Long-Term Capital Gains
Definition
Profits from selling assets held for more than one year, taxed at preferential rates of 0%, 15%, or 20% depending on your total taxable income.
Long-term capital gains receive favorable tax treatment as an incentive for patient, long-term investing. When you sell an asset you've held for more than one year at a profit, the gain is classified as long-term and taxed at rates significantly lower than ordinary income rates.
The three long-term capital gains tax brackets for 2025 are: 0% for single filers with taxable income up to approximately $48,350 (or $96,700 for married filing jointly), 15% for income up to approximately $533,400 (single) or $600,050 (married), and 20% for income above those thresholds.
High-income taxpayers also pay the 3.8% Net Investment Income Tax (NIIT) on top of the capital gains rate, bringing the effective maximum federal rate to 23.8%. Still, this is substantially lower than the top ordinary income rate of 37%.

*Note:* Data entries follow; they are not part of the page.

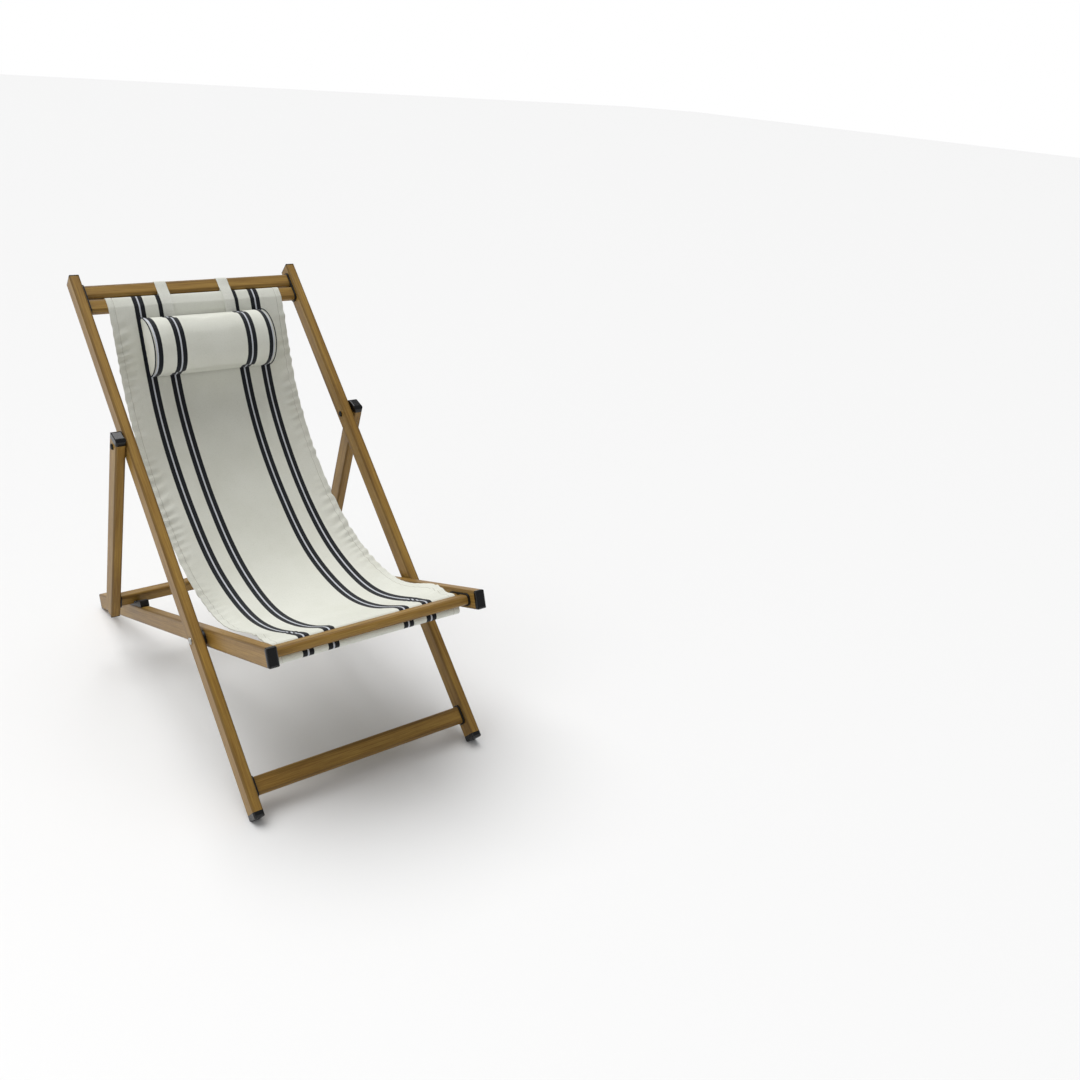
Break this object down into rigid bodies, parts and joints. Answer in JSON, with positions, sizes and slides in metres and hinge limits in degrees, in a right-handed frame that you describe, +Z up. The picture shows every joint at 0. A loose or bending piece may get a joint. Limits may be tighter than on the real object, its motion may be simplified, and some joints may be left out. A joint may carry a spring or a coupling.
{
  "type": "folding sling chair",
  "caption": "Folding sling chair: crossed tube frames, rear struts standing in notch blocks, a striped cloth hung between bars and a half-round head bolster.",
  "frame": {"origin": "middle of the bounding box in X and Y, on the floor", "axes": "+Z up, the chair faces -Y, +X is the sitter's left"},
  "size_m": [0.5868, 1.0618, 0.8921],
  "materials": {
    "tube_finish": "satin printed wood-grain finish on aluminium tube",
    "cap_plastic": "glossy black moulded plastic",
    "collar_plastic": "satin black moulded plastic",
    "rod_metal": "bare tube",
    "bolt_metal": "bright plated",
    "hinge_metal": "black oxide",
    "sling_cloth": "off-white canvas with dark woven stripes",
    "bolster_cloth": "off-white canvas with dark woven stripes",
    "strap_cloth": "off-white webbing"
  },
  "bodies": {
    "back_frame": {"back_rail_left": "tube_finish", "back_rail_right": "tube_finish", "bolster": "bolster_cloth", "bolster_strap_left": "strap_cloth", "bolster_strap_right": "strap_cloth", "foot_bar": "tube_finish", "foot_cap_left": "cap_plastic", "foot_cap_right": "cap_plastic", "foot_collar_left": "collar_plastic", "foot_collar_right": "collar_plastic", "hinge_bolt_left": "hinge_metal", "hinge_bolt_right": "hinge_metal", "hinge_washer_left": "collar_plastic", "hinge_washer_right": "collar_plastic", "pivot_bolt_left": "bolt_metal", "pivot_bolt_right": "bolt_metal", "pivot_nut_left": "bolt_metal", "pivot_nut_right": "bolt_metal", "pivot_spacer_left": "collar_plastic", "pivot_spacer_right": "collar_plastic", "sling": "sling_cloth", "top_bar_lower": "tube_finish", "top_bar_upper": "tube_finish", "top_collar_left": "collar_plastic", "top_collar_right": "collar_plastic", "top_plug_left": "cap_plastic", "top_plug_right": "cap_plastic", "top_rod": "rod_metal"},
    "seat_frame": {"notch_block_left": "collar_plastic", "notch_block_right": "collar_plastic", "seat_bar_front": "tube_finish", "seat_bar_rear": "tube_finish", "seat_cap_left": "cap_plastic", "seat_cap_right": "cap_plastic", "seat_collar_left": "collar_plastic", "seat_collar_right": "collar_plastic", "seat_plug_left": "cap_plastic", "seat_plug_right": "cap_plastic", "seat_rail_left": "tube_finish", "seat_rail_right": "tube_finish", "seat_rod": "rod_metal"},
    "strut_frame": {"strut_bar": "tube_finish", "strut_cap_left": "cap_plastic", "strut_cap_right": "cap_plastic", "strut_collar_left": "collar_plastic", "strut_collar_right": "collar_plastic", "strut_left": "tube_finish", "strut_plug_left": "cap_plastic", "strut_plug_right": "cap_plastic", "strut_right": "tube_finish"}
  },
  "joints": [
    {"name": "seat_fold", "type": "hinge", "parent": "back_frame", "child": "seat_frame", "pos_m": [0, -0.21684, 0.27568], "axis": [1, 0, 0], "range_deg": [0, 56.5], "deforming": ["sling"]},
    {"name": "strut_fold", "type": "hinge", "parent": "back_frame", "child": "strut_frame", "pos_m": [0, 0.10775, 0.59023], "axis": [1, 0, 0], "range_deg": [0, 113]}
  ],
  "couplings": [
    {"joint": "strut_fold", "follows": "seat_fold", "ratio": 2}
  ]
}
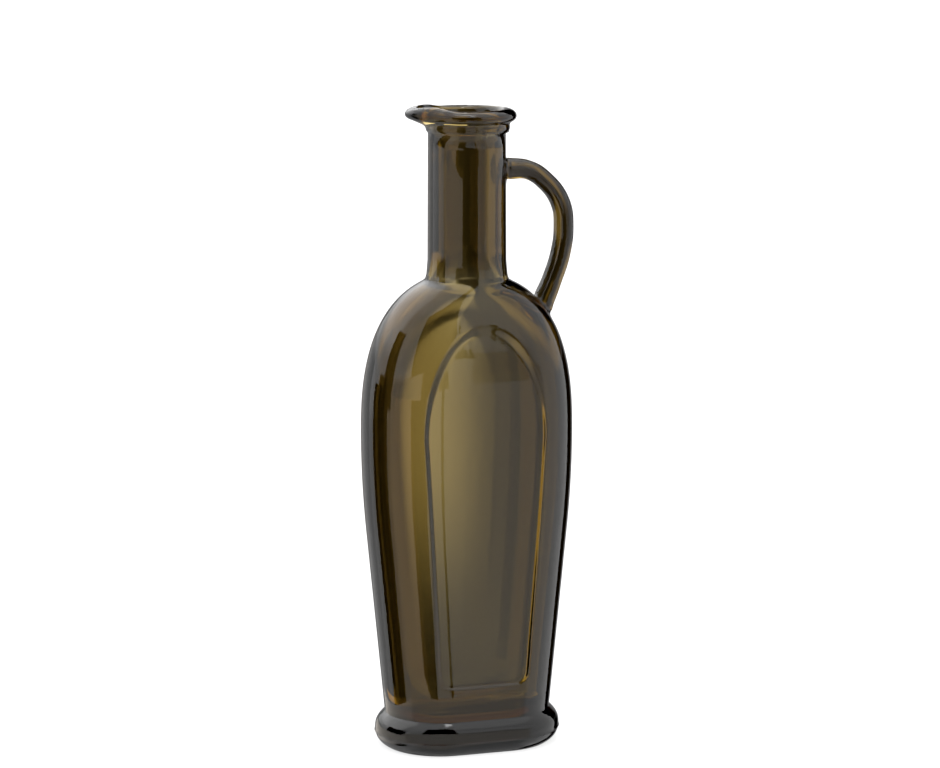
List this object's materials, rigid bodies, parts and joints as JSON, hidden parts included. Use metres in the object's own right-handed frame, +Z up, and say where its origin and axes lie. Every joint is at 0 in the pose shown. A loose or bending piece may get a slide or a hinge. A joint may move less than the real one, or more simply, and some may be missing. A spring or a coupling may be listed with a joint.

The holding period is calculated from the day after you acquire the asset to the day you sell it. For securities purchased on an exchange, the trade date (not settlement date) determines the acquisition and sale dates. For crypto, the holding period starts when you receive the tokens.
Understanding this distinction drives many investment decisions. Tax-aware investors often wait to sell appreciated positions until they qualify for long-term treatment. A $10,000 gain taxed at 15% costs $1,500, while the same gain taxed at the 32% ordinary rate costs $3,200 — a $1,700 difference just for waiting.
Where this appears in Clarity
Clarity automatically tracks and calculates these concepts across your connected accounts.
Related Terms
Frequently Asked Questions
Does the one-year holding period include the purchase date?
The holding period starts the day after you acquire the asset. To qualify for long-term treatment, you must hold for more than one year. If you bought on January 15, 2025, you need to sell on January 16, 2026 or later for long-term treatment.
Do long-term capital gains affect my tax bracket?
Long-term capital gains are taxed separately from ordinary income using their own rate schedule. However, they can push you into a higher capital gains bracket and may trigger the 3.8% Net Investment Income Tax if your income exceeds certain thresholds.